Which brings us to the American remake, Shall We Dance (the title of both films is in English, but the American version drops the question mark in the credits). Richard Gere plays the dance aspirant, here a Chicago lawyer. Susan Sarandon is the suspicious wife, and Jennifer Lopez is the sad-eyed glory in the window.

I was expecting to hate the film, but it's actually not just a knockoff. The acting is fine--Gere gets better and better as he gets older--and there's some really good dialogue by Audrey Wells.

The dances are flashier and less believable, edited more like musical numbers, but they're entertaining in their own, vulgarly American way.

But unless you're among those who can't abide subtitles, I'd suggest you start with the Japanese Shall We Dance? for your Valentine viewing.

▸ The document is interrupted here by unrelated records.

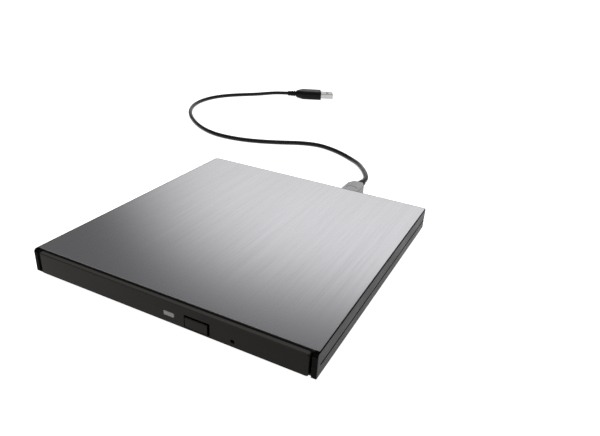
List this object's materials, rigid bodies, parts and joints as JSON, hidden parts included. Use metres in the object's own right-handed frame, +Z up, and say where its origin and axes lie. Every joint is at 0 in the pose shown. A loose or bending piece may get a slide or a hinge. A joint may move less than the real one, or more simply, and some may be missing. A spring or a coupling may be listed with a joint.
{
  "type": "external optical drive",
  "caption": "Slim external optical disc drive with a tray that slides out on telescoping rails, brushed lid, eject button, status light and a plugged-in USB lead.",
  "frame": {"origin": "on the table, under the middle of the case (without the lead)", "axes": "+X to the right seen from the front, +Y to the back where the USB port is, +Z up; the tray slides out along -Y"},
  "size_m": [0.2525, 0.377, 0.0135],
  "materials": {
    "case_shell": "fine satin paint over a moulded shell",
    "brushed_lid": "brushed front to back, dark anodised",
    "foot_rubber": "matte",
    "black_screw": "black oxide",
    "sheet_steel": "zinc-plated sheet",
    "bright_steel": "ground and polished",
    "slide_steel": "drawn bar",
    "rail_plastic": "moulded, greased",
    "circuit_board": "green solder mask",
    "chip_black": "moulded packages",
    "connector_black": "moulded",
    "plated_shell": "nickel-plated",
    "flex_film": "polyester film",
    "tray_plastic": "fine texture",
    "bezel_black": "satin",
    "light_window": "translucent moulding",
    "motor_core": "laminated core and windings",
    "motor_case": "drawn can",
    "hub_plastic": "moulded",
    "ring_rubber": "matte",
    "sled_metal": "die-cast zinc",
    "claw_plastic": "natural acetal",
    "lens_glass": "coated",
    "plug_grey": "satin moulded",
    "plug_black": "moulded",
    "cord_jacket": "satin jacket",
    "tongue_white": "moulded"
  },
  "bodies": {
    "case": {"top_cover": "case_shell", "lid_plate": "brushed_lid", "bottom_cover": "case_shell", "rubber_feet": "foot_rubber", "case_screws": "black_screw", "drive_chassis": "sheet_steel", "drive_top_shield": "sheet_steel", "drive_screws": "bright_steel", "latch_catch": "bright_steel", "left_guide_rail": "rail_plastic", "right_guide_rail": "rail_plastic", "bridge_board": "circuit_board", "bridge_chips": "chip_black", "usb_socket": "plated_shell", "sata_plug": "connector_black", "sata_socket": "connector_black", "connector_board": "circuit_board", "flex_cable": "flex_film"},
    "tray": {"tray": "tray_plastic", "tray_floor": "tray_plastic", "bezel": "bezel_black", "led_window": "light_window", "tray_board": "circuit_board", "status_led": "light_window", "eject_switch": "connector_black", "traverse_deck": "sheet_steel", "traverse_shield": "sheet_steel", "tray_screws": "bright_steel", "main_board": "circuit_board", "main_chips": "chip_black", "spindle_stator": "motor_core", "main_rod": "bright_steel", "sub_rod": "bright_steel", "sled_motor": "motor_case", "latch_pin": "bright_steel", "latch_solenoid": "motor_core", "eject_spring": "bright_steel"},
    "left_rail": {"left_slide_rail": "slide_steel"},
    "right_rail": {"right_slide_rail": "slide_steel"},
    "button": {"eject_button": "bezel_black"},
    "rotor": {"spindle_rotor": "motor_case", "turntable_hub": "hub_plastic", "turntable_ring": "ring_rubber"},
    "claw_1": {"chuck_claw_1": "hub_plastic"},
    "claw_2": {"chuck_claw_2": "hub_plastic"},
    "claw_3": {"chuck_claw_3": "hub_plastic"},
    "sled": {"pickup_sled": "sled_metal", "feed_follower": "claw_plastic"},
    "screw": {"lead_screw": "bright_steel"},
    "lens": {"lens_holder": "connector_black", "lens": "lens_glass"},
    "latch": {"latch_lever": "claw_plastic"},
    "plunger": {"eject_plunger": "claw_plastic"},
    "usb_lead": {"usb_plug_shell": "plated_shell", "usb_plug_cover": "plug_grey", "usb_plug_relief": "plug_black", "lead_cord": "cord_jacket", "usb_a_cover": "plug_black", "usb_a_shell": "plated_shell", "usb_a_tongue": "tongue_white"}
  },
  "joints": [
    {"name": "tray_slide", "type": "slide", "parent": "case", "child": "tray", "axis": [0, -1, 0], "range_m": [0, 0.127]},
    {"name": "left_rail_slide", "type": "slide", "parent": "case", "child": "left_rail", "axis": [0, -1, 0], "range_m": [0, 0.0635]},
    {"name": "right_rail_slide", "type": "slide", "parent": "case", "child": "right_rail", "axis": [0, -1, 0], "range_m": [0, 0.0635]},
    {"name": "button_press", "type": "slide", "parent": "tray", "child": "button", "axis": [0, 1, 0], "range_m": [0, 0.0005], "stiffness_N_per_m": 800, "springref_m": -0.0003},
    {"name": "spindle_spin", "type": "hinge", "parent": "tray", "child": "rotor", "pos_m": [0, -0.005, 0.008], "axis": [0, 0, 1], "continuous": true},
    {"name": "claw_1_slide", "type": "slide", "parent": "rotor", "child": "claw_1", "axis": [0, 1, 0], "range_m": [-0.0004, 0], "stiffness_N_per_m": 400, "springref_m": 0.0002},
    {"name": "claw_2_slide", "type": "slide", "parent": "rotor", "child": "claw_2", "axis": [-0.866, -0.5, 0], "range_m": [-0.0004, 0], "stiffness_N_per_m": 400, "springref_m": 0.0002},
    {"name": "claw_3_slide", "type": "slide", "parent": "rotor", "child": "claw_3", "axis": [0.866, -0.5, 0], "range_m": [-0.0004, 0], "stiffness_N_per_m": 400, "springref_m": 0.0002},
    {"name": "sled_slide", "type": "slide", "parent": "tray", "child": "sled", "axis": [-0.7071, -0.7071, 0], "range_m": [0, 0.034]},
    {"name": "screw_spin", "type": "hinge", "parent": "tray", "child": "screw", "pos_m": [-0.01103, 0.00603, 0.0056], "axis": [-0.7071, -0.7071, 0], "range_deg": [0, 4090]},
    {"name": "lens_focus", "type": "slide", "parent": "sled", "child": "lens", "axis": [0, 0, 1], "range_m": [-0.0004, 0.0004], "stiffness_N_per_m": 40},
    {"name": "latch_swing", "type": "hinge", "parent": "tray", "child": "latch", "pos_m": [0.047, -0.058, 0.0051], "axis": [0, 0, 1], "range_deg": [0, 13]},
    {"name": "plunger_slide", "type": "slide", "parent": "tray", "child": "plunger", "axis": [0, 1, 0], "range_m": [0, 0.009]},
    {"name": "usb_unplug", "type": "slide", "parent": "case", "child": "usb_lead", "axis": [0, 1, 0], "range_m": [0, 0.009]}
  ],
  "couplings": [
    {"joint": "left_rail_slide", "follows": "tray_slide", "ratio": 0.5},
    {"joint": "right_rail_slide", "follows": "tray_slide", "ratio": 0.5},
    {"joint": "plunger_slide", "follows": "tray_slide", "ratio": 0.070079},
    {"joint": "screw_spin", "follows": "sled_slide", "rad_per_m": 2094.4}
  ]
}
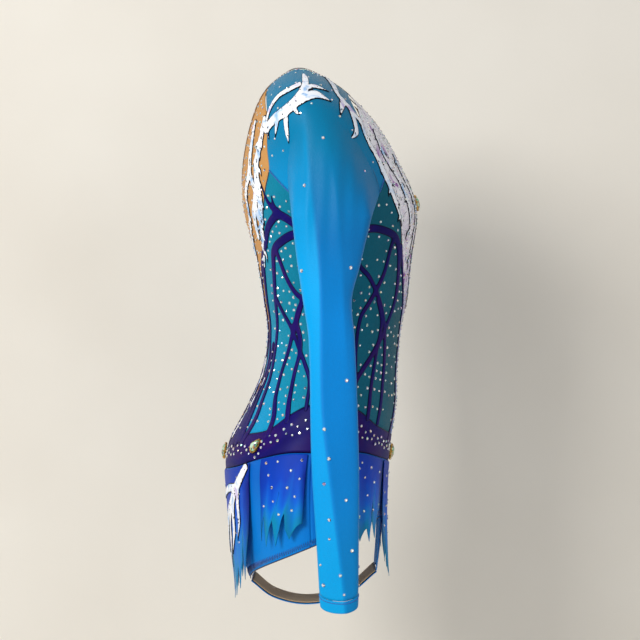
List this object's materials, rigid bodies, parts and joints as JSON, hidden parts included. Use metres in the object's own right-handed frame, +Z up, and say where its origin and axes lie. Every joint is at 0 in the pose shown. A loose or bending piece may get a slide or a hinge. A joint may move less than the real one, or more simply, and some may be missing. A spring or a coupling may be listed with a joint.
{
  "type": "gymnastics leotard",
  "caption": "Long-sleeved rhythmic gymnastics leotard with mesh panels, lattice appliques, crystals, a hip band and a skirt of separate petals.",
  "frame": {"origin": "on the body's centre line, level with the shoulder points, where the dress form holds the garment", "axes": "+Z up, the wearer faces -Y, the wearer's right side is at -X"},
  "size_m": [0.354, 0.2214, 0.5768],
  "materials": {
    "painted_mesh": "stretch mesh painted white, silver and lavender",
    "nude_mesh": "sheer skin-coloured stretch mesh",
    "teal_mesh": "teal stretch mesh with rows of small crystals",
    "cyan_mesh": "sheer cyan stretch mesh",
    "indigo_foil": "indigo satin-faced stretch cloth",
    "white_paint": "white cut-out with a black edge",
    "blue_lycra": "matt-sheen blue stretch knit",
    "petal_chiffon": "dyed chiffon, royal blue to teal",
    "lining": "thin knitted lining",
    "elastic": "covered flat elastic",
    "crystal": "faceted glass with a rainbow coating",
    "gold": "polished gold-coloured metal cup"
  },
  "bodies": {
    "garment": {"front_centre_panel": "painted_mesh", "neck_insert": "nude_mesh", "bust_lining": "lining", "right_front_side_panel": "teal_mesh", "left_front_side_panel": "teal_mesh", "right_back_side_panel": "teal_mesh", "left_back_side_panel": "teal_mesh", "back_mesh_panel": "nude_mesh", "right_sleeve_cap": "cyan_mesh", "left_sleeve_cap": "cyan_mesh", "hip_band_front": "indigo_foil", "hip_band_back": "indigo_foil", "brief_front": "blue_lycra", "brief_back": "blue_lycra", "crotch_gusset": "blue_lycra", "gusset_lining": "lining", "neckline_elastic": "elastic", "right_leg_elastic": "elastic", "left_leg_elastic": "elastic", "right_back_lattice": "indigo_foil", "left_back_lattice": "indigo_foil", "right_front_lattice": "indigo_foil", "left_front_lattice": "indigo_foil", "right_shoulder_branch": "white_paint", "left_shoulder_branch": "white_paint", "right_neck_branch": "white_paint", "left_neck_branch": "white_paint", "right_back_branch": "white_paint", "left_back_branch": "white_paint", "bust_setting": "gold", "bust_gem": "crystal", "front_hip_setting": "gold", "front_hip_gem": "crystal", "back_hip_setting": "gold", "back_hip_gem": "crystal", "right_hip_setting": "gold", "right_hip_gem": "crystal", "left_hip_setting": "gold", "left_hip_gem": "crystal"},
    "right_arm": {"right_sleeve": "cyan_mesh", "right_cuff_hem": "cyan_mesh"},
    "left_arm": {"left_sleeve": "cyan_mesh", "left_cuff_hem": "cyan_mesh"},
    "right_back_petal_body": {"right_back_petal": "petal_chiffon"},
    "left_back_petal_body": {"left_back_petal": "petal_chiffon"},
    "right_side_petal_body": {"right_side_petal": "petal_chiffon"},
    "left_side_petal_body": {"left_side_petal": "petal_chiffon"},
    "right_front_side_petal_body": {"right_front_side_petal": "petal_chiffon"},
    "left_front_side_petal_body": {"left_front_side_petal": "petal_chiffon"},
    "right_front_petal_body": {"right_front_petal": "petal_chiffon"},
    "left_front_petal_body": {"left_front_petal": "petal_chiffon"}
  },
  "joints": [
    {"name": "right_sleeve_lift", "type": "hinge", "parent": "garment", "child": "right_arm", "pos_m": [-0.1599, 0.0003, -0.0497], "axis": [0, 1, 0], "range_deg": [0, 90]},
    {"name": "left_sleeve_lift", "type": "hinge", "parent": "garment", "child": "left_arm", "pos_m": [0.1599, 0.0003, -0.0497], "axis": [0, -1, 0], "range_deg": [0, 90]},
    {"name": "right_back_petal_swing", "type": "hinge", "parent": "garment", "child": "right_back_petal_body", "pos_m": [-0.0617, 0.0959, -0.4168], "axis": [0.9442, 0.2922, -0.1519], "range_deg": [0, 60]},
    {"name": "left_back_petal_swing", "type": "hinge", "parent": "garment", "child": "left_back_petal_body", "pos_m": [0.0617, 0.0959, -0.4168], "axis": [0.9442, -0.2922, 0.1519], "range_deg": [0, 60]},
    {"name": "right_side_petal_swing", "type": "hinge", "parent": "garment", "child": "right_side_petal_body", "pos_m": [-0.1372, 0.0358, -0.3957], "axis": [0.4095, 0.9028, -0.1311], "range_deg": [0, 60]},
    {"name": "left_side_petal_swing", "type": "hinge", "parent": "garment", "child": "left_side_petal_body", "pos_m": [0.1372, 0.0358, -0.3957], "axis": [0.4095, -0.9028, 0.1311], "range_deg": [0, 60]},
    {"name": "right_front_side_petal_swing", "type": "hinge", "parent": "garment", "child": "right_front_side_petal_body", "pos_m": [-0.1028, -0.0557, -0.3993], "axis": [-0.8491, 0.5043, 0.1572], "range_deg": [0, 60]},
    {"name": "left_front_side_petal_swing", "type": "hinge", "parent": "garment", "child": "left_front_side_petal_body", "pos_m": [0.1028, -0.0557, -0.3993], "axis": [-0.8491, -0.5043, -0.1572], "range_deg": [0, 60]},
    {"name": "right_front_petal_swing", "type": "hinge", "parent": "garment", "child": "right_front_petal_body", "pos_m": [-0.0336, -0.0776, -0.4111], "axis": [-0.9834, 0.122, 0.1344], "range_deg": [0, 60]},
    {"name": "left_front_petal_swing", "type": "hinge", "parent": "garment", "child": "left_front_petal_body", "pos_m": [0.0336, -0.0776, -0.4111], "axis": [-0.9834, -0.122, -0.1344], "range_deg": [0, 60]}
  ]
}
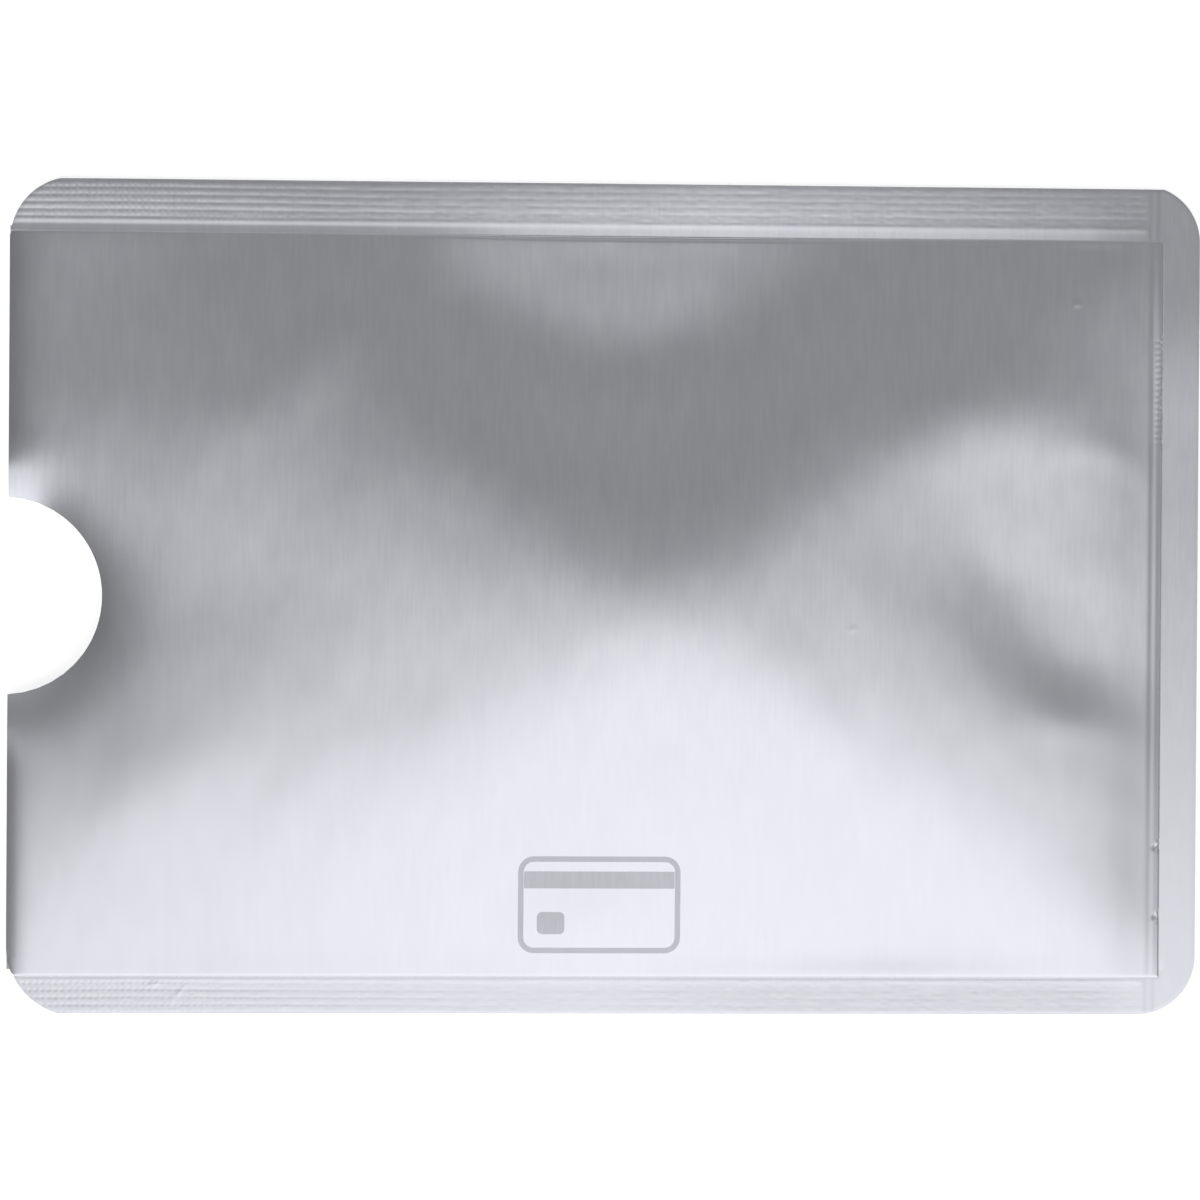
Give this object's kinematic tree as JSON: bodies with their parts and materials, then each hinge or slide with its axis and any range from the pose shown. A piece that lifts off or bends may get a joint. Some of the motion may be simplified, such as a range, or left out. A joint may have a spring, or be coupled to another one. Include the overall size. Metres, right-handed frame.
{
  "type": "card sleeve",
  "caption": "Flat foil-laminate sleeve for a bank card, heat-sealed on both long sides and one end, with an open mouth and a half-round thumb notch.",
  "frame": {"origin": "middle of the footprint, on the surface that the sleeve lies on", "axes": "+X along the sleeve from its open mouth to its sealed end, +Y across it, +Z out of the front wall"},
  "size_m": [0.091, 0.0634, 0.0023],
  "materials": {
    "outer_film": "silver metallised film, satin with fine rolling streaks",
    "shield_foil": "bright rolled foil",
    "inner_film": "satin sealing film over foil",
    "fused_film": "fused sealing film, ribbed by the jaws"
  },
  "bodies": {
    "root": {"back_film": "outer_film", "back_foil": "shield_foil", "back_liner": "inner_film", "front_liner": "inner_film", "front_foil": "shield_foil", "front_film": "outer_film", "upper_seal": "fused_film", "lower_seal": "fused_film", "end_seal": "fused_film"}
  },
  "joints": []
}
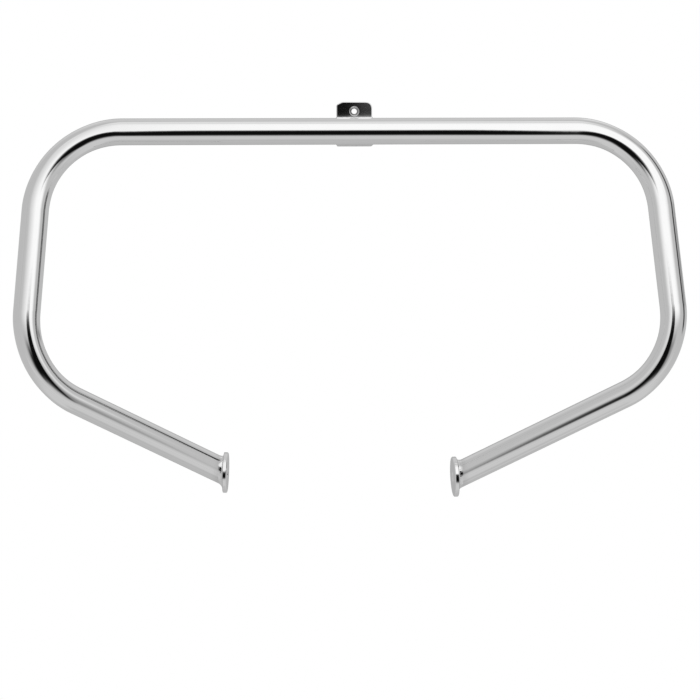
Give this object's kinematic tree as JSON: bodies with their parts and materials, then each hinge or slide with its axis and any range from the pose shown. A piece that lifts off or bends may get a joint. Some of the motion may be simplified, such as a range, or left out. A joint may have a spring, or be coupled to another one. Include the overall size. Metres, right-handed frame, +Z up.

The DVD: The American version is loaded with extras, most of them on the blah side. Beginners' Ballroom, a documentary about history of ballroom dancing, is interesting if brief, and the other documentaries are basically glorified promos for the film.

There's a video of the signature song Sway by the Pussycat Dolls, who are easy on the eye but no threat to Dean Martin. There's a commentary track by director Peter Chelsom, and there are some deleted scenes, including a long and perplexing alternate opening.

The Japanese version is even more bare-bones--apart from a promo for the American version, it has no extras. But it doesn't need any.

The Japanese version is rated PG (for mild language); the remake PG-13 for (for some sexual references and brief language). Both would probably be considered suitable family viewing in most households.